Set exercise:
Return exactly the listing's lines, from its first line to the line holding "Rectangle(groove_width, groove, mode=Mode.SUBTRACT)", ends included.

Data block:

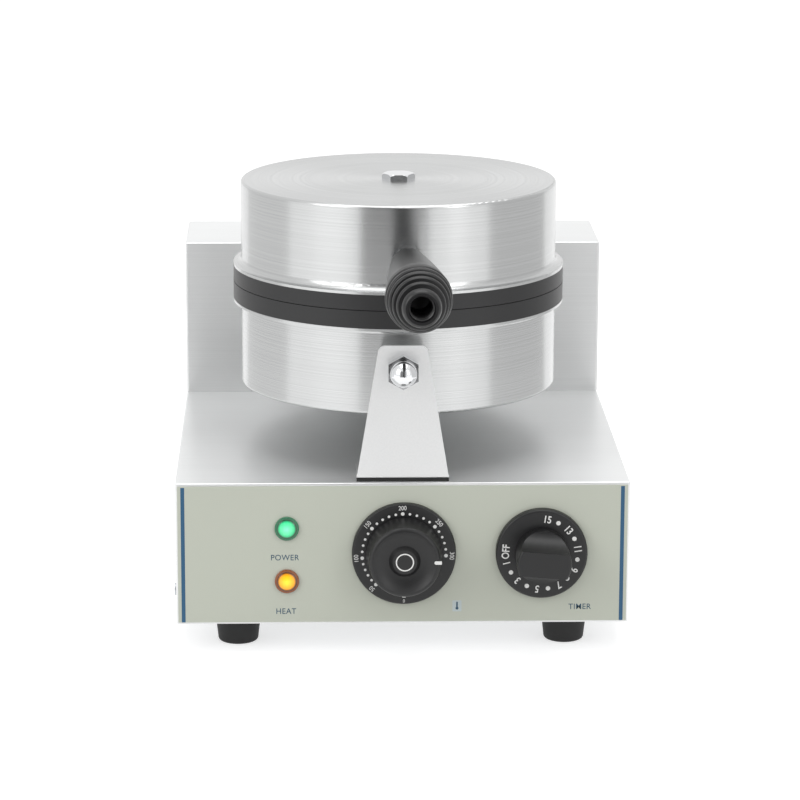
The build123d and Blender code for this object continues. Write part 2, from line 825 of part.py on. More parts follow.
def plate_section(face_z, way, rim_height, groove):
    """Half section of a waffle plate: face_z is its cooking face, way points to its back."""
    back_z = face_z + way * plate_thickness
    floor_z = face_z + way * cavity_depth
    with BuildLine() as outline:
        Polyline(
            (0, floor_z),
            (cavity_radius - cavity_draft, floor_z),
            (cavity_radius, face_z),
            (rim_radius, face_z),
            (rim_radius, face_z + way * rim_height),
            (plate_radius, face_z + way * rim_height),
            (plate_radius, back_z),
            (0, back_z),
            close=True,
        )
    make_face(outline.edges())
    with Locations((groove_radius, face_z + way * groove / 2)):
        Rectangle(groove_width, groove, mode=Mode.SUBTRACT)


for name, face_z, way, rim_height in (
    ("lower_waffle_plate", parting - parting_gap / 2, -1, lower_rim_height),
    ("upper_waffle_plate", parting + parting_gap / 2, 1, upper_rim_height),
):
    back_z = face_z + way * plate_thickness
    with BuildPart() as plate:
        with BuildSketch(section_plane):
            plate_section(face_z, way, rim_height, groove_depth)
        revolve(axis=drum_axis)
        with BuildSketch(Plane(origin=(0, drum_y, face_z + way * cavity_depth), z_dir=(0, 0, -way))):
            with Locations(*pin_places):
                Rectangle(pin_base, pin_base)
        extrude(amount=pin_height, taper=pin_taper)
        disc(Plane(origin=(0, drum_y, back_z), z_dir=(0, 0, way)), boss_radius, boss_depth)
        disc(
            Plane(origin=(0, drum_y, back_z + way * boss_depth), z_dir=(0, 0, -way)),
            m10_hole,
            boss_depth + boss_bore_end,
            mode=Mode.SUBTRACT,
        )
        with BuildSketch(section_plane):
            with Locations((heater_radius, back_z)):
                Circle(heater_tube + fit_gap)
        revolve(axis=drum_axis, mode=Mode.SUBTRACT)
        bulb_hole = Plane(origin=(thermostat_x + capillary_x, bulb_y, back_z), z_dir=(0, 0, -way))
        disc(bulb_hole, bulb_radius + fit_gap, bulb_inset + fit_gap, mode=Mode.SUBTRACT)
    save(plate, name)

# Heating, clamp, wool, stud and nut behind each plate
for half, face_z, way, shell_z in (
    ("lower", parting - parting_gap / 2, -1, pan_bottom),
    ("upper", parting + parting_gap / 2, 1, pan_top),
):
    back_z = face_z + way * plate_thickness
    clamp_z = back_z + way * (heater_tube + fit_gap)
    wool_z = clamp_z + way * (clamp_thickness + fit_gap)
    wool_end = shell_z - way * (pan_sheet + fit_gap)
    terminal_places = [
        (heater_radius * sin(radians(angle)), drum_y + heater_radius * cos(radians(angle)))
        for angle in (-heater_gap_angle, heater_gap_angle)
    ]

    with BuildPart() as heater:
        with BuildSketch(Plane(origin=(0, drum_y, back_z), x_dir=(1, 0, 0), z_dir=(0, -1, 0))):
            with Locations((heater_radius, 0)):
                Circle(heater_tube)
        revolve(axis=drum_axis, revolution_arc=360 - 2 * heater_gap_angle)
        heater_turned = heater.part.rotate(drum_axis, 90 + heater_gap_angle)
    with BuildPart() as heater:
        add(heater_turned)
        for x, y in terminal_places:
            with Locations((x, y, back_z)):
                Sphere(heater_tube)
            disc(Plane(origin=(x, y, back_z), z_dir=(0, 0, way)), terminal_radius, terminal_length)
    save(heater, f"{half}_heater")

    with BuildPart() as clamp:
        with BuildSketch(Plane(origin=(0, drum_y, clamp_z), z_dir=(0, 0, way))):
            Circle(clamp_radius)
            Circle(boss_radius + hole_clearance, mode=Mode.SUBTRACT)
        extrude(amount=clamp_thickness)
        for x, y in terminal_places + [(thermostat_x + capillary_x, bulb_y)]:
            hole = Plane(origin=(x, y, clamp_z), z_dir=(0, 0, way))
            disc(hole, heater_tube + fit_gap, clamp_thickness, mode=Mode.SUBTRACT)
    save(clamp, f"{half}_heater_clamp")

    with BuildPart() as wool:
        with BuildSketch(Plane(origin=(0, drum_y, min(wool_z, wool_end)))):
            Circle(insulation_radius)
            Circle(boss_radius + hole_clearance, mode=Mode.SUBTRACT)
            with Locations((0, notch_start + insulation_radius / 2)):
                Rectangle(notch_width, insulation_radius, mode=Mode.SUBTRACT)
        extrude(amount=abs(wool_end - wool_z))
    save(wool, f"{half}_insulation")

    with BuildPart() as stud:
        stud_start = back_z - way * stud_bite
        stud_end = shell_z + way * (m10_low_nut - low_nut_cap - hole_clearance)
        stud_length = abs(stud_end - stud_start)
        disc(Plane(origin=(0, drum_y, stud_start), z_dir=(0, 0, way)), m10_radius, stud_length)
        chamfer(stud.faces().sort_by(Axis.Z)[-1 if way > 0 else 0].edges(), stud_chamfer)
    save(stud, f"{half}_centre_stud")

    with BuildPart() as pan_nut:
        nut_seat = Plane(origin=(0, drum_y, shell_z), z_dir=(0, 0, way))
        disc(nut_seat, m10_corner, m10_low_nut)
        chamfer(pan_nut.faces().sort_by(Axis.Z)[-1 if way > 0 else 0].edges(), nut_chamfer)
        with BuildSketch(nut_seat):
            RegularPolygon(m10_across_flats / 2, 6, major_radius=False)
        extrude(amount=m10_low_nut, mode=Mode.INTERSECT)
        disc(nut_seat, m10_hole, m10_low_nut - low_nut_cap, mode=Mode.SUBTRACT)
    save(pan_nut, f"{half}_pan_nut")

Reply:
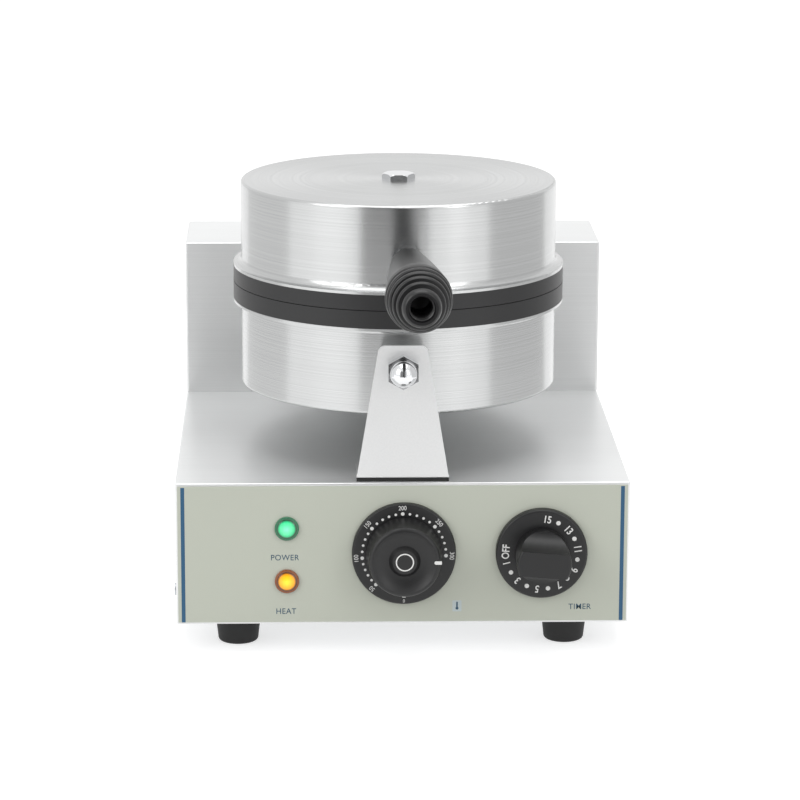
The build123d and Blender code for this object continues. Write part 2, from line 825 of part.py on. More parts follow.
def plate_section(face_z, way, rim_height, groove):
    """Half section of a waffle plate: face_z is its cooking face, way points to its back."""
    back_z = face_z + way * plate_thickness
    floor_z = face_z + way * cavity_depth
    with BuildLine() as outline:
        Polyline(
            (0, floor_z),
            (cavity_radius - cavity_draft, floor_z),
            (cavity_radius, face_z),
            (rim_radius, face_z),
            (rim_radius, face_z + way * rim_height),
            (plate_radius, face_z + way * rim_height),
            (plate_radius, back_z),
            (0, back_z),
            close=True,
        )
    make_face(outline.edges())
    with Locations((groove_radius, face_z + way * groove / 2)):
        Rectangle(groove_width, groove, mode=Mode.SUBTRACT)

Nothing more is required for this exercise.